Predicting patient reactions
At the Cleveland Clinic researchers and doctors are using machine learning to predict the wellbeing of certain patients.
“We’re doing things to help us identify high-risk patients,” explained Cleveland Clinic’s Executive director of enterprise information management and analytics Chris Donovan. “So what patients are at risk of being admitted, what patients are at risk of deterioration in their care, or in their clinical condition and how do we intervene on those patients proactively.”
The hospital is also looking into using machine learning to determine if certain patients are good candidates for a specific type of surgery.
“Through 20 years of research and multiple randomized control trials where you isolate all of the variables except for one and follow that variable out over to time to see does this have an impact or does it not, we still know that we’re not very good at choosing who’s going to have a good outcome, or discerning is a better word, who’s going to have a good outcome and who is not,” said the Cleveland Clinic’s Dr. Timothy Crone.
At Johns Hopkins, Desai says, work is being done with The Human Diagnosis Project to determine how physicians make decisions and treat patients. The project, according to its website is, “a worldwide effort, created with and led by the global medical community, to build an open intelligence system that maps the steps to help any patient.”
“What we’re working on now is trying to understand how physicians make decisions in today’s environment with all of the data they have,” Desai explained. “We try to sit with people who are considered master clinicians and actually talk through and try to learn how they solve cases.”
Ultimately, such a project could give doctors around the world a better understanding of how to successfully treat patients with any kind of ailment.
An artificial doctor?
Despite what research has shown, it’s important to note that doctors aren’t actively using AI or machine learning to diagnose patients in the real world. Instead, they’re testing to see how well the technology can be used in the future to inform doctors’ decisions. In other words, don’t go into your local doctor’s office asking for a machine to diagnose your runny nose.
“I think there is a ton of potential; I think there’s still a long way to go,” Donovan said. “I think there is a lot of hype. You know the idea that you can use AI to cure cancer today is really overblown. But to improve how we’re doing our work is huge.”
When the technology is fully fleshed out, though, will we say goodbye to our flesh-and-blood physicians? According to Knowles, that scenario is highly unlikely.
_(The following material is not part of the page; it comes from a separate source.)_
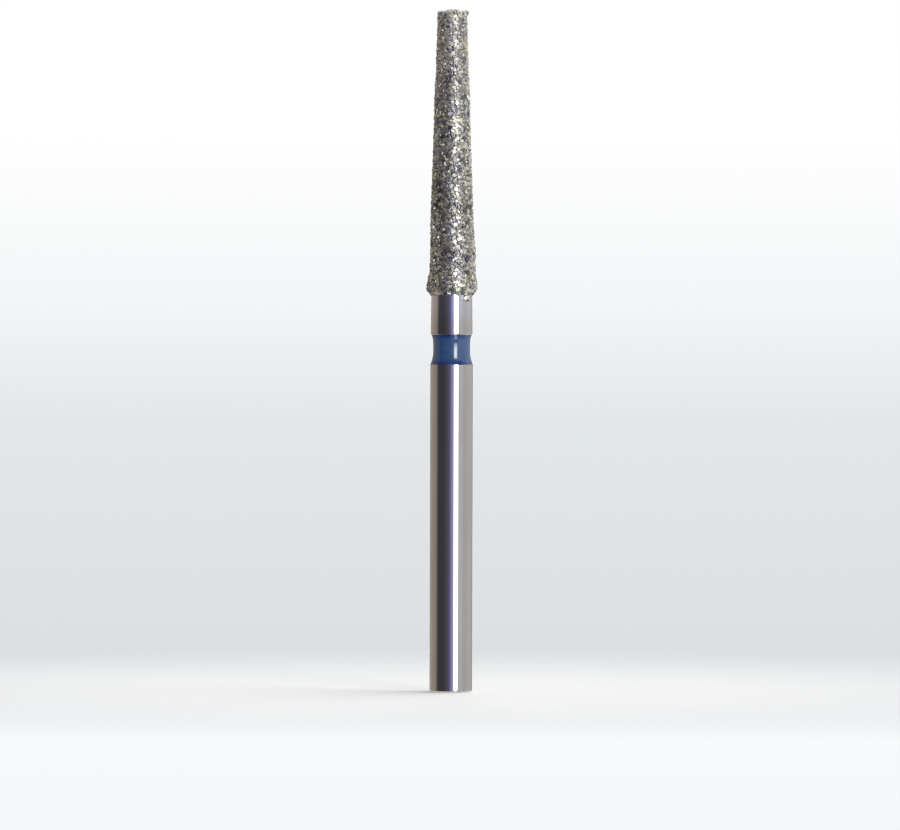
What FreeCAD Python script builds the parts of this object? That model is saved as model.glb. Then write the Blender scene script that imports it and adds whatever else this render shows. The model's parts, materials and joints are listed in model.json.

On a practical level, these algorithms are designed with a single goal in mind: identifying a condition or treatment method for one very specific issue. They don’t have the level of institutional knowledge a real-life doctor has amassed through years of study and training.
And on a more human level, there’s the ability for doctors to discuss problems and empathize with their patients.
“There is much more to medicine than diagnosing radiological images. It’s really the doctor patient relationship, or the provider patient relationship,” he said. “It’s more about, you know, values and understanding what people want and need, and emotional connection and things, and I don’t think that computers are going to take the spot of us.”
AI will certainly become a part of our lives in the future, similar to how computers are now a major part of our lives — but don’t expect it to replace your family physician anytime soon.
Correction: A quotation from Dr. Timothy Crone was incorrectly attributed to Chris Donovan. The error has been corrected.